Adapun pokok pikiran ini muncul dilatar belakangi oleh putusan Mahkamah Konstitusi (MK) yang menganulir beberapa pasal dalam UU Migas No 22 Tahun 2001 yang berbuntut pada pembubaran BP Migas. Sejak itu, dibentuk lembaga sementara / ad hoc (SKK Migas) yang menjalankan tugas dan fungsi BP Migas sembari DPR merevisi UU yang telah dianulir oleh MK tersebut.
Permasalahannya, dalam mandat MK bahwa kuasa usaha harus diberikan kepada badan usaha, dan SKK Migas tidak dapat berdiri sendiri seperti saat ini karena ia bukan merupakan badan usaha.
“Kuasa pertambangan itu tetap di negara, cadangan tidak bisa kuasanya diberikan kepada siapapun. Tapi kuasa usaha diberi kepada BUMN, nah SKK Migas bukan BUMN. Ini yang jadi perdebatan karena tidak mungkin dikembalikan seperti dulu kuasanya pada Pertamina dan SKK Migas Masuk ke Pertamina, lalu PGN juga holding masuk ke Pertamina, ini pasti terjadi gesekan dan tidak produktif,” ujar Harry.
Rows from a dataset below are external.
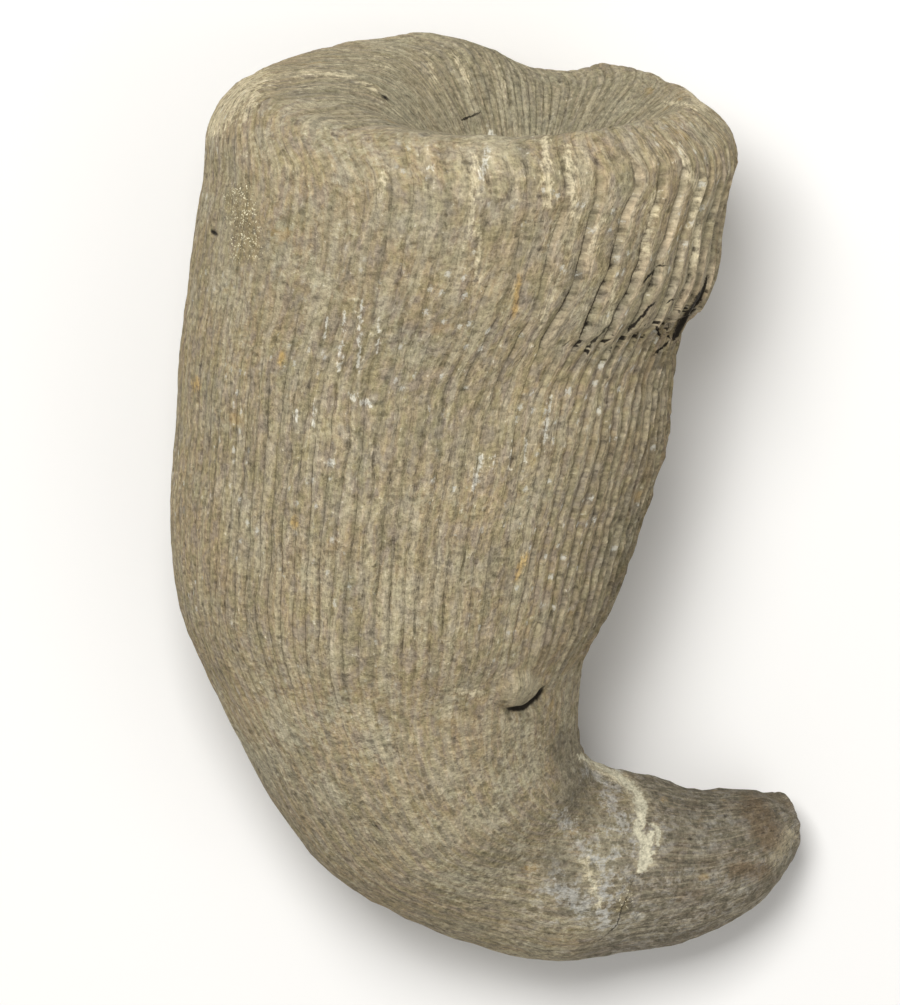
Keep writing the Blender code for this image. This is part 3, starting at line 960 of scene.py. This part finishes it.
class StoneFinish:
    """The stone's material, layer by layer."""

    def __init__(self, colours):
        self.colours = colours
        self.g = g = Graph("fossil_stone")
        in_mm = {"Vector": g.node("ShaderNodeTexCoord", {}, (), "Object"), "Scale": 1.0 / MM}
        self.place = g.node("ShaderNodeVectorMath", {"operation": "SCALE"}, in_mm)
        self.ridge, self.along, _ = g.attribute("ridge_map")
        self.off_groove = abs((self.ridge + 0.5).fraction() - 0.5)
        for names in BUNDLES:
            for name, value in zip(names, g.attribute("_".join(names))):
                setattr(self, name, value)
        self.grain = g.noise(self.place, 0.34, 3.0, 0.75)
        self.dust = g.noise(self.place, 0.13, 2.0, 0.8)
        self.mottle = g.noise(self.place, 0.6, 3.0, 0.7)
        self.fibre = self.streaks(1, 0.8, 0.36, 0.17, 3.0)
        self.broken = self.streaks(3, 1.3, 0.7, 0.6).between(0.44, 0.66)
        self.long = self.streaks(12, 1.1, 0.16, 0.8).between(0.46, 0.62)
        self.stray = self.uneven(mottle=STRAY)
        self.colour = colours.stone
        self.stone()
        self.tipward()
        self.crests()
        self.marked()
        self.grooves()
        self.grained()
        self.flecks()
        self.torn()
        g.set("Base Color", self.colour)
        self.surface()

    def drawn_out(self, seed, across, along):
        """A flat place on the ridges, counted in ridges and millimetres at these rates."""
        return self.g.vector(self.ridge * across + seed * 13.7, self.along * along + seed * 5.3)

    def streaks(self, seed, across, along, size, detail=2.0):
        return self.g.noise(self.drawn_out(seed, across, along), size, detail, 0.65, "2D")

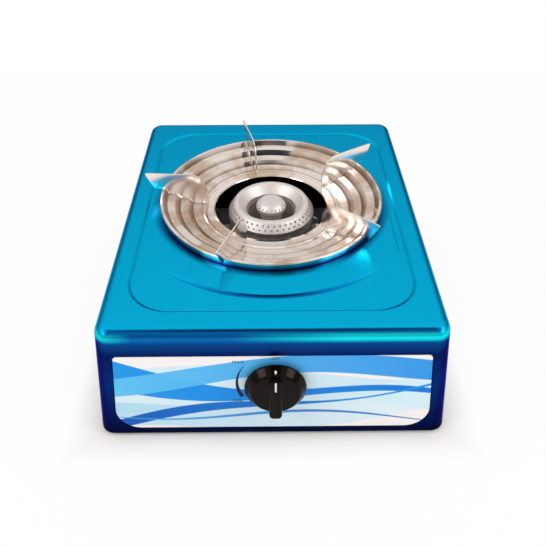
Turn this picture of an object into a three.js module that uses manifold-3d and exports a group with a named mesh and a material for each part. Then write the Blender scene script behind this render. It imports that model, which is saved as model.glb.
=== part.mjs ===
// A single burner gas stove: a drawn steel housing on rubber feet, a polished drip pan with five pot
// blades, a two ring burner with lift-off caps, and a push-and-turn gas valve with its igniter.
// Millimetres, +Z up. The knob faces -Y and the gas comes in at the back, +Y.
import * as THREE from 'three';
import Module from 'manifold-3d';
import { mergeVertices, mergeGeometries } from 'three/addons/utils/BufferGeometryUtils.js';

const wasm = await Module();
wasm.setup();

// Driving sizes of the whole stove
const bodyWidth = 290;          // across the housing's lower edge
const bodyDepth = 350;          // front to back at the lower edge
const bodyHeight = 110;         // the sheet housing alone
const taper = 10;               // each wall leans in by this over the height
const footRise = 4;             // rubber that shows under the housing
const sheet = 1;                // housing sheet
const fit = 0.3;                // clearance between pieces that touch
const overrun = 2;              // how far a cut runs past a face
const knobHeight = 60;          // knob axis above the table
const knobOffset = 2;           // knob axis right of the middle
const burnerOffset = 10;        // burner centre behind the middle
const panSides = 32;            // facets of the drip pan and the well it covers
const roundSides = 28;          // facets of the burner's rings and the knob
const midSides = 16;            // facets of the tubes and the valve
const smallSides = 10;          // facets of small round pieces

const baseZ = footRise;
const topZ = baseZ + bodyHeight;
const lean = Math.atan2(taper, bodyHeight);
const leanInset = (z) => taper * (z - baseZ) / bodyHeight;
const frontFace = (z) => -(bodyDepth / 2 - leanInset(z));
const quarter = Math.PI / 2;
const half = Math.PI;

const finishes = {
  lacquer: { color: 0x0a93c4, roughness: 0.18, metalness: 0.85 },
  print: { color: 0xe6eef4, roughness: 0.35, metalness: 0.0 },
  steel: { color: 0xd8d2cc, roughness: 0.15, metalness: 1.0 },
  zinc: { color: 0xa9adb0, roughness: 0.45, metalness: 0.9 },
  iron: { color: 0x3a3a3c, roughness: 0.85, metalness: 0.4 },
  aluminium: { color: 0xd9d6d4, roughness: 0.4, metalness: 0.9 },
  brass: { color: 0xb8923f, roughness: 0.35, metalness: 0.95 },
  knobPlastic: { color: 0x101012, roughness: 0.2, metalness: 0.0 },
  blackPlastic: { color: 0x1c1c1e, roughness: 0.5, metalness: 0.0 },
  rubber: { color: 0x161616, roughness: 0.9, metalness: 0.0 },
  ceramic: { color: 0xf2efe8, roughness: 0.3, metalness: 0.0 },
  silicone: { color: 0x8c2f22, roughness: 0.6, metalness: 0.0 },
};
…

“Makanya di Komisi VII muncul pikiran untuk membentuk BUK yang di bawahnya ada Pertamina, PGN, SKK Migas, dan BPH Migas,” tambah dia.
Disadari oleh Harry bahwa skema semacam ini memang terkesan tidak efisien, namun dia yakin pembentukan BUK menjadi jalan tengah untuk mengakomodir karakter dan budaya perusahaan.